Is it cool and underrated? Definitely. But it's not a silver bullet and honestly just isn't worth it for most software. Even when it is worth it, it has its drawbacks.

By @benreesman - 3 months
Oh man, talk about a walk down memory lane: a polite disagreement about the intersection of the public and private sectors in which commercial control of source code written by a founder who is also a researcher is being sold because the researcher found that to be more effective than opening the code (which he tried and didn’t get much attention as a result). Both reasonable arguments, I can see both sides. I remember when the software business wasn’t a dystopian nightmare.

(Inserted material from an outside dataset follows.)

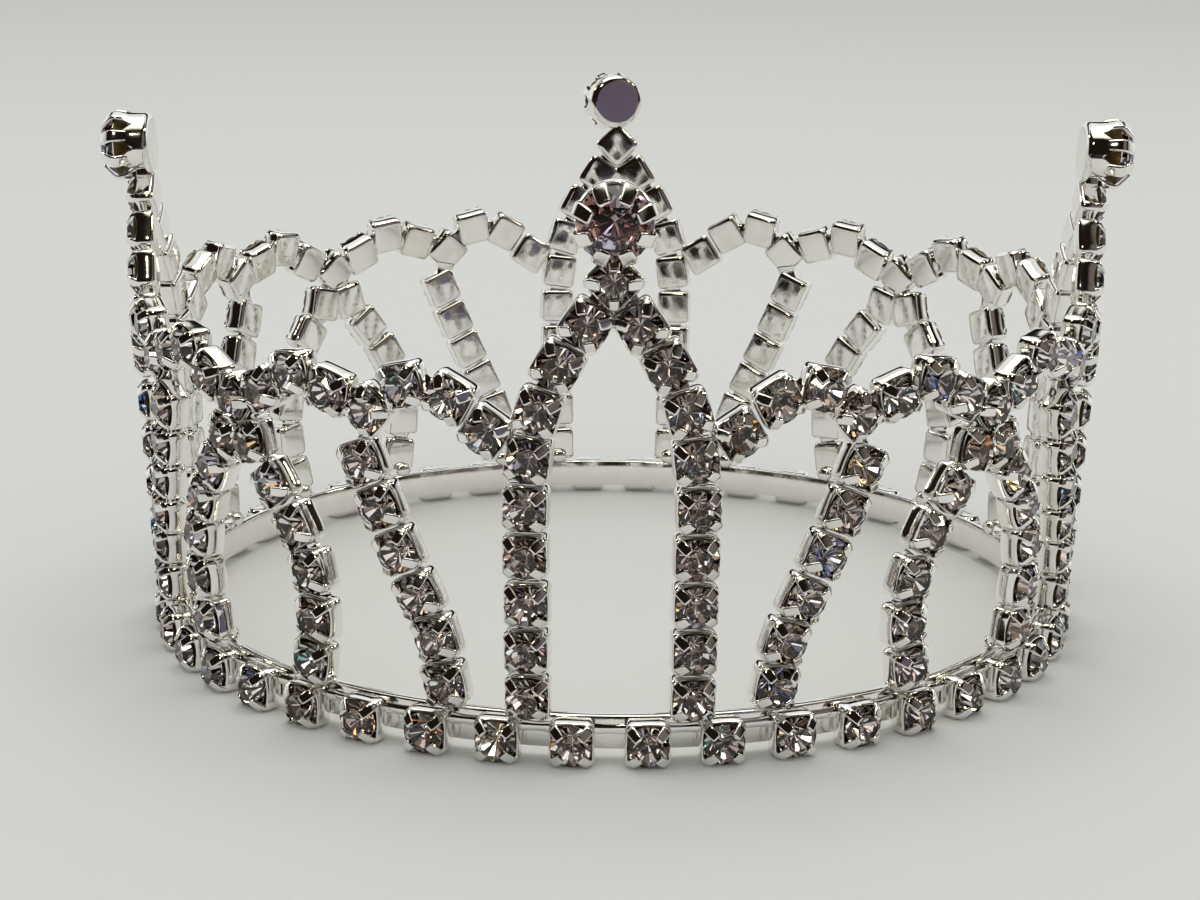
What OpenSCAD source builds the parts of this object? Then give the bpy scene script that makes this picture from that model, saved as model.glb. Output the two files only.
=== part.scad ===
// Jewelled crown: rhinestone cup chain soldered on a thin flat band, with four peaks round the ring.
// Millimetres. The crown stands on Z = 0 and its front peak faces -Y.
// A place on the wall is [across, up]: across is measured along the wall from the middle of a peak.

/* [Band] */
// Radius of the band's outer face
band_radius = 36.4; // [35.8:0.1:37]
// Thickness of the band's strip
band_thickness = 0.7; // [0.5:0.1:1]
// Width of the band's strip, from its lower to its upper edge
band_height = 2.5; // [2.2:0.1:2.5]
// Height of the band's lower edge above the floor
band_lift = 0.8; // [0.5:0.1:0.8]

/* [Cup chain] */
// Side of a square cup
cup_side = 3.2; // [3.1:0.05:3.2]
// Depth of a cup from its back to its rim
cup_depth = 1.5; // [1.4:0.05:1.5]
// Thickness of a cup's walls
cup_wall = 0.35; // [0.25:0.05:0.35]
// Distance from one cup to the next along the columns, scallops and arches
chain_link = 3.5; // [3.45:0.01:3.55]
// Distance from one cup to the next along a leg
leg_link = 3.4; // [3.35:0.01:3.45]
// Number of cups in the base chain, four quarters alike
base_count = 44; // [40:4:44]

/* [Stones] */
// Diameter of a small round stone
stone_diameter = 3.0; // [2.8:0.05:3]
// Height of a small stone's crown, from its widest line to its table
stone_crown = 0.6; // [0.5:0.05:0.7]
// Diameter of the large stone on each peak
tip_diameter = 5.2; // [5:0.05:5.2]
// Height of a large stone's crown, from its widest line to its table
tip_crown = 1.2; // [1:0.05:1.3]

/* [Wall] */
// Outward lean of the wall of chains, in degrees
flare = 3.2; // [2:0.1:4]
// Distance from a peak's middle to its two columns
column_across = 6.1; // [6.05:0.01:6.15]
// Distance from a peak's middle to the foot of the outer leg
leg_across = 12.4; // [12.3:0.05:12.5]
// Distance from the middle of a quarter to the foot of an arch
arch_across = 6.65; // [6.6:0.01:6.7]

/* [Hidden] */

// Turns of the four peaks, and of the quarters that follow each of them
front = 0;
right = 90;
back = 180;
left = 270;

// Lean of each link of a chain from upright, in degrees, from the foot upwards; inwards is positive
column_leans = [0, 0, 0, 0, 4, 11, 24, 34, 32];
leg_leans = [-10, -24, -25, -24, -22];
arch_leans = [-11, 4, 22, 36, 38];
// Rise of each link of the two scallops above level, from the column to the middle of the quarter
inner_rises = [31, 40, 10, -37];
outer_rises = [18, 14, -28, -21];
// Turns of the cups that stand at an angle to their chain
scallop_start_turn = 33;
scallop_next_turn = 29;
valley_turn = 42;
middle_turn = 45;
arch_top_turn = -14;
apex_turn = 45;
// Last cup of a column's upright part, where the scallop starts
column_bend = 5;

// Heights of the lowest cups' middles
band_top = band_lift + band_height;
base_up = cup_side / 2;
column_foot = band_top + cup_side / 2 + 0.1;
leg_foot = column_foot + 0.5;
arch_foot = column_foot + 0.35;

// The wall's back face leans out from a line just inside the band's outer face
wall_foot_radius = band_radius - 0.2;
wall_round_radius = 39.3;
quarter_across = wall_round_radius * PI / 4;

// Small stones: the widest line stands above the rim, and the point stays clear of the cup's floor
cup_floor = 0.3;
stone_sides = 8;
stone_radius = stone_diameter / 2;
stone_flat = stone_radius * cos(180 / stone_sides);
girdle_up = cup_depth + 0.3;
culet_up = cup_floor + 0.15;
table_share = 0.57;

// Prongs: each leans over a facet of the crown and keeps clear of it by the gap
prong_gap = 0.1;
prong_width = 0.5;
prong_thick = 0.18;
prong_start = 1.99;
prong_end = 0.98;
prong_sink = 0.06;

// Bridges between neighbouring cups, at the back
bridge_width = 0.9;
bridge_thick = 0.45;
bridge_up = 0.25;
bridge_bite = 0.2;

// Links between the base cups, in the band's upper half
base_link_width = 0.85;
base_link_depth = 0.45;
base_link_middle = 2.4;
base_link_bite = 0.25;
band_sink = 0.05;

// Large stone and its round cup
tip_sides = 16;
tip_radius = tip_diameter / 2;
tip_flat = tip_radius * cos(180 / tip_sides);
tip_back_radius = 2.05;
tip_foot_radius = 2.6;
tip_neck_radius = 2.68;
tip_neck_up = 1.9;
tip_rim_radius = 2.93;
tip_rim_up = 2.5;
tip_round = tip_foot_radius - tip_back_radius;
tip_wall = 0.3;
tip_floor = 0.4;
tip_girdle_up = 2.85;
tip_culet_up = 0.65;
tip_prongs = 8;
tip_prong_width = 0.95;
tip_prong_thick = 0.25;
tip_prong_end = 1.9;
tip_sink = 0.35;
// Turn of the back peak's round cup to one side, in degrees
back_tip_aside = 15;

// Drops of solder at the feet of the chains, inside the wall
drop_width = 1.6;
drop_height = 1.1;
drop_depth = 0.55;
drop_bite = 0.12;
drop_gap = 0.08;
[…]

Today a weird, scary splinter faction of the already terrifying Effective Altruism religion/cult is talking about building digital gods they can’t control and saying with a straight face that this is imminent (absurdly extravagant claim with no evidence more convincing than a logarithmic scale and a ruler) and using this as an argument to redefine everything from the definition of science to the very epistemology of factuality and getting the public to directly or indirectly subsidize it into the bargain.

People who make Ray Kurzweil’s Singularity magical thinking look flat fucking normal and frankly sound like L Ron Hubbard more every day are unilaterally deciding that all research into, ya know, what they claim is the most important event in human history is totally black box propriety because, ya know, for our own good.

I’ll take the polite Swiss functional programming folks over Anthropic’s Mechanical Interpretability people seven days a week and twice on Sunday.

Can we go back to this please? The new thing sucks.

By @webprofusion - 3 months
If it's so sad, why not fix it? Why is it someone else's problem?